This is the third entry chronicling the first two volumes of the now out-of-print 80s music collection, Living in Oblivion, which will proceed in track order. Sadly, the third time is not at all the charm.
Yet another case of a song by a band who’s done much better (in this case “It’s My Life”), Talk Talk (the band, not the song) distinguishes itself by performing an even less interesting Duran Duran imitation than Kajagoogoo. I don’t think I’ve ever said anything so insulting.
A quick by-the-numbers on Talk Talk (the song, not the band):
Time spent on verses: 53 seconds
(14 seconds of which are sort of a gimme since the first half of the third verse sounds a little like it’s supposed to be a bridge but the band wasn’t imaginative to come up with different chords)
Time spent on choruses: 1:42
Number of times the word “talk” is said in the song not counting the weird echo-y voice in the background during the third chorus that kinda sounds like it’s saying “talk talk” but after several repetitions sounds more like the Swedish Chef saying “nog”: 86
Those 53 seconds of lyrics aren’t much to write home about. It’s the usual grab bag of loss of identity ascribed to possible romantic infidelity, inflamed by resulting paranoia and a smattering of manic depression right at the end. Or as I like to call it, high school.
As initially sympathetic as the singer sounds here, if you give this a solid listen, you have to end up siding with the unheard from partner on this one. If you engender the ire of your beloved merely for crying when he or she is sad or laughing when he or she is happy, you have to know you’re in a damned if you do/don’t scenario. Congrats to Talk Talk for flipping the script, I suppose, but the end result means you’re looking at the least sympathetic protagonist since Lolita or, more recently, My Best Friend’s Wedding.
Other than the moment at about 1:50 when the drums are actually so loud in the mix that they completely overwhelm the lyrics (which in light of the above isn’t such a bad thing), the only other notable thing I can say about this work is that it completes a trilogy of songs appearing on albums of the same name, and named after the bands that performed them, thereby following in the footsteps of Bad Company’s “Bad Company” off of Bad Company and Living in a Box’s “Living In A Box” off of Living in a Box*, which coincidentally shows up on Volume 2 of the Living in Oblivion series, so I’ll end up getting to it and it’s New-Jack-Swing-by-way-of-Rick-Astley grooves sometime around Thanksgiving.
I realize this project is still in its infancy, but this one was tough to get through. I even did laundry while I was writing it. Let me make this clear: I procrastinated writing a blog post about music by DOING LAUNDRY. It was especially tough since there’s a good spate of songs after this one, which made writing this entry something akin to being told “You can’t have dessert until you eat three more bites of those beets on your plate.”

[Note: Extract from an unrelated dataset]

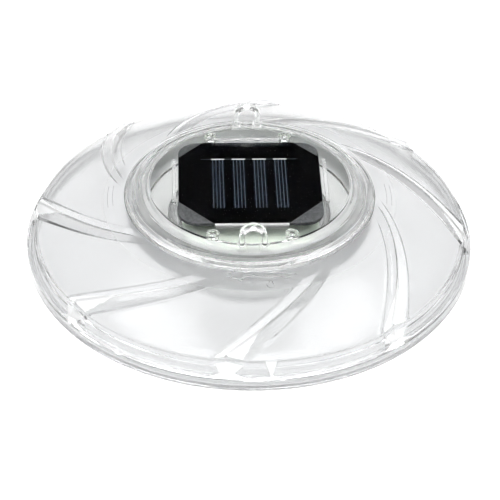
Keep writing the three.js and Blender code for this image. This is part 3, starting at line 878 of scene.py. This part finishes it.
def cover_screws(steel):
    """Countersunk cross-slot screws, put in from under the board."""
    top = BOARD_BOTTOM - 0.3
    screw = [(0, top - 1.4), (1.5, top - 1.4), (2.3, top - 0.6), (2.3, top), (1.1, top), (1.1, 36.4), (0.6, 37.2),
             (0, 37.2)]
    outline = rounded(screw, 0.12, closed=False)
    for i, (x, y) in enumerate(boss_places()):
        made = revolved(f"cover_screw_{i + 1}", outline, steel, 32, at=(x, y, 0))
        slots = []
        for k, (width, depth) in enumerate(((2.4, 0.5), (0.5, 2.4))):
            slots.append(prism(f"slot_{i}_{k}", block_outline(width, depth, (x, y)), top - 2, top - 0.7, steel, 0))
        merge(made, slots, "DIFFERENCE")
        in_module(made, f"board_screw_{i + 1}")


def leds(material):
    """Domed lamps with a flange, hanging from the board."""
    top, radius = BOARD_BOTTOM - 0.3, 2.5
    outline = [(0, top), (2.9, top), (2.9, top - 1), (radius, top - 1.1)]
    outline += [polar(radius, -math.pi / 20 * step, 0, top - 6.1) for step in range(11)]
    for number in range(1, 5):
        node = f"led_{number}"
        made = revolved(f"lamp_{number}", outline, material, 40, at=(*centre_of(node)[:2], 0))
        in_module(made, node)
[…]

I never had a problem with this song before, but man I sure as hell do now.
* Are these the only three examples of this? If not, drop some knowledge in comments.
UPDATE: Immediately after writing this, I realized if I put the other two songs into a Google search, I’d come up with others. Sure enough, I found this site and this one which clued me into a few examples, some of which are so obvious that I am ashamed of myself. Only metal can top 80s music for self-referentiality. And I should have expected the inevitable Wikipedia entry, which lists so many examples that I’m actually ashamed of music.